Root cause: InboundScriptExecutor deliberately returns a non-leaky generic message to the data plane (InboundScriptExecutor.cs:299 and :311"Script compilation failed for this method"), while the genuine diagnostic only ever reaches the logger:

  • InboundScriptExecutor.cs:182-183LogWarning("API method {Method} script compilation failed: {Errors}", …)
  • InboundScriptExecutor.cs:197LogError(ex, "Failed to compile API method {Method} script", …)

Returning the raw Roslyn text to an external, API-key caller is the right default (it can leak code/internal type names), but it means an operator/admin has no first-class channel to that text either. Contrast template validate (CLI template validate --id, README §Template) which runs a real compile and returns the diagnostics — there is no api-method validate equivalent (grep for ValidateApiMethod/CompileApiMethod/RecompileApiMethod across src/ returns nothing; ApiMethodCommands.cs registers only list/get/create/update/delete).

Impact: turns a one-line fix into a host-access investigation. Authoring/repairing an inbound script becomes "update → fire a request → if it fails, SSH into the host and read the log → repeat," instead of "validate → read the error → fix."

Suggested fix (pick one or both):

  1. api-method validate --id <int> (CLI #19) backed by a management ValidateApiMethodCommand (#18) that runs CompileAndRegister's compile path and returns the structured diagnostics to the authenticated, role-gated management caller (never the data plane). Mirror template validate.
  2. Surface the last compile state on api-method get — e.g. LastCompileError (string, null when clean) + IsKnownBad (bool) — so an operator can see why a method is failing without re-firing it. Keep the data-plane /api/{method} body generic as-is.

2. The _knownBadMethods cache is neither observable per-method nor resettable without a full-replace update

Severity: Low-Medium · Components: Inbound API (#14)

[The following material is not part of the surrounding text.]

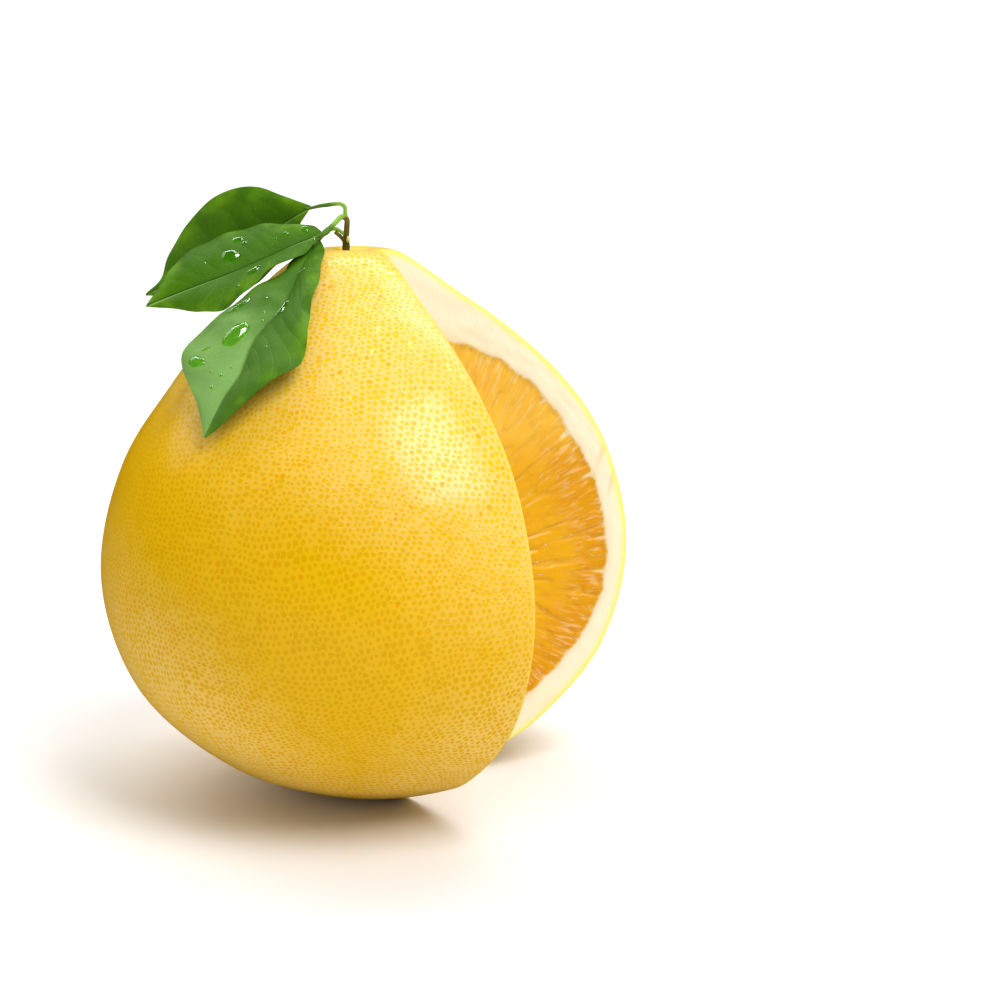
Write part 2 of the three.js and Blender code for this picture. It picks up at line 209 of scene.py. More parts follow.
# Shreds of membrane, as shares of the grid's rows and of the reach: where, how long, how wide and how high.
SHREDS = 60
SHRED_ROWS = (0.08, 0.92)
SHRED_STARTS = (0.03, 0.9)
SHRED_GATHERING = 1.5
SHRED_LENGTHS = (0.012, 0.035)
SHRED_LEAN = 0.8
SHRED_WIDTHS = (0.07, 0.15)
SHRED_TIP = 0.02
SHRED_LIFTS = (0.0, 0.05, 0.05, 0.0)
SHRED_EDGE = 5
SHRED_STEPS = 8
SHRED_SIDES = 6
SHRED_VALUES = (2.4, 0, 1, 0, 0, 0)
SHRED_SEEDS = {"far": 5, "near": 6}

# The juice pales between these heights.
PALE_JUICE = (92.0, 108.0)
# Pale strands that run in from the pith on the far face: aim from the focus, width and inner end as a share.
# Each drifts aside by this angle on its way to the focus, and is whole from this share on.
STRAND_DRIFT = 0.15
STRAND_END = 0.99
STRANDS = [
    (math.radians(47), 1.0, 0.9), (math.radians(36.5), 1.5, 0.8), (math.radians(23.5), 1.1, 0.83),
    (math.radians(13), 0.7, 0.9), (math.radians(5), 1.0, 0.87), (math.radians(-4), 0.9, 0.88),
    (math.radians(-15), 0.7, 0.91),
]

# ---------------------------------------------------------------- the twig's and the leaves' form

# The twig, its broken side stub and its bud. Steps run along a rod and sides round it.
TWIG = [
    {
        "route": [
            (-8, 0.5, 158), (-8, 0.5, 163), (-8, 0.5, 166), (-7.7, 0.5, 169), (-7.8, 0.5, 171.2),
            (-9, 0.4, 172),
        ],
        "radii": [1.5, 1.15, 1.1, 0.95, 0.8, 0.8, 0.8],
        "steps": 40, "sides": 20, "slot": 0, "uneven": 0.08, "seed": 3,
    },
    {
        "route": [(-8, 0.4, 164.2), (-9.4, -0.4, 166), (-11, -1.4, 167.6)],
        "radii": [0.7, 0.6, 0.55, 0.6],
        "steps": 14, "sides": 14, "slot": 0, "uneven": 0.1, "seed": 4,
    },
    {
        "route": [(-7.6, -0.5, 164.6), (-7.3, -0.9, 165.4), (-7.4, -0.9, 166.4)],
        "radii": [0.3, 0.6, 0.6, 0.2],
        "steps": 10, "sides": 12, "slot": 1, "uneven": 0.1, "seed": 5,
    },
]
STALK = {"steps": 30, "sides": 16, "slot": 2, "uneven": 0.05, "seed": 9}
# A rod's rings start on this side of it, and its bark is uneven at this length.
ROD_SIDE = (0.3, 1.0, 0.2)
BARK_GRAIN = 1.6

# A leaf's edge is waved this many times along it, with the two halves this far out of step.
LEAF_WAVES = 5.5
LEAF_WAVE_TURN = 4
LEAF_ROWS = 120
LEAF_COLUMNS = 22
# The leaf's side veins lean towards its tip, wander, and leave the blade quilted between them.
VEIN_LEAN = (0.08, 0.10)
VEIN_WANDER = 0.3
VEIN_WANDER_LENGTH = 7
VEIN_WANDER_SCALE = (30, 6)
VEIN_SEED = 12
QUILT_POWER = 0.7
QUILT_START = (0.5, 4)
QUILT_END = (0.75, 1)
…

Symptom: Once a method's script fails to compile, its name is recorded in an in-memory bad-methods set and every later request short-circuits to the generic message without recompiling. Consequences observed/known:

  • Fixing the stored script directly in the config DB does not take effect — the running process keeps serving the compile-failed message until a management UpdateApiMethod (which calls CompileAndRegister) or a service restart. (This is exactly why one of the three methods this session, MesMoveIn, had to be re-saved via the management API even though its stored script was already fine.)
  • There is no way to see whether a given method is currently in the bad set (only an aggregate internal int KnownBadMethodCount, not exposed to any client), and no lightweight way to force a recompile short of a full-entity replace.

Root cause: InboundScriptExecutor (InboundScriptExecutor.cs):

  • declares the cache at :39 (ConcurrentDictionary<string, byte> _knownBadMethods),
  • short-circuits on it at :58 / :298, adds to it at :62,
  • and clears an entry in exactly one placeCompileAndRegister (:103, removal at :118). A direct DB row edit never runs CompileAndRegister, so the stale entry persists.

The cache itself is correct and desirable (it stops every request re-running a doomed Roslyn compile). The gap is purely observability + a targeted reset.

Suggested fix:

  • Expose per-method state via the item-1 fix (IsKnownBad / LastCompileError on api-method get).
  • Add a lightweight api-method recompile --id (management RecompileApiMethodCommand) that re-runs CompileAndRegister for one method without requiring the caller to round-trip the whole entity (script + timeout + parameterDefinitions + returnDefinition) — today UpdateApiMethod is full-replace, so an operator must re-send every field just to bust the cache. This is the smaller, lower-risk sibling of item 1's validate verb.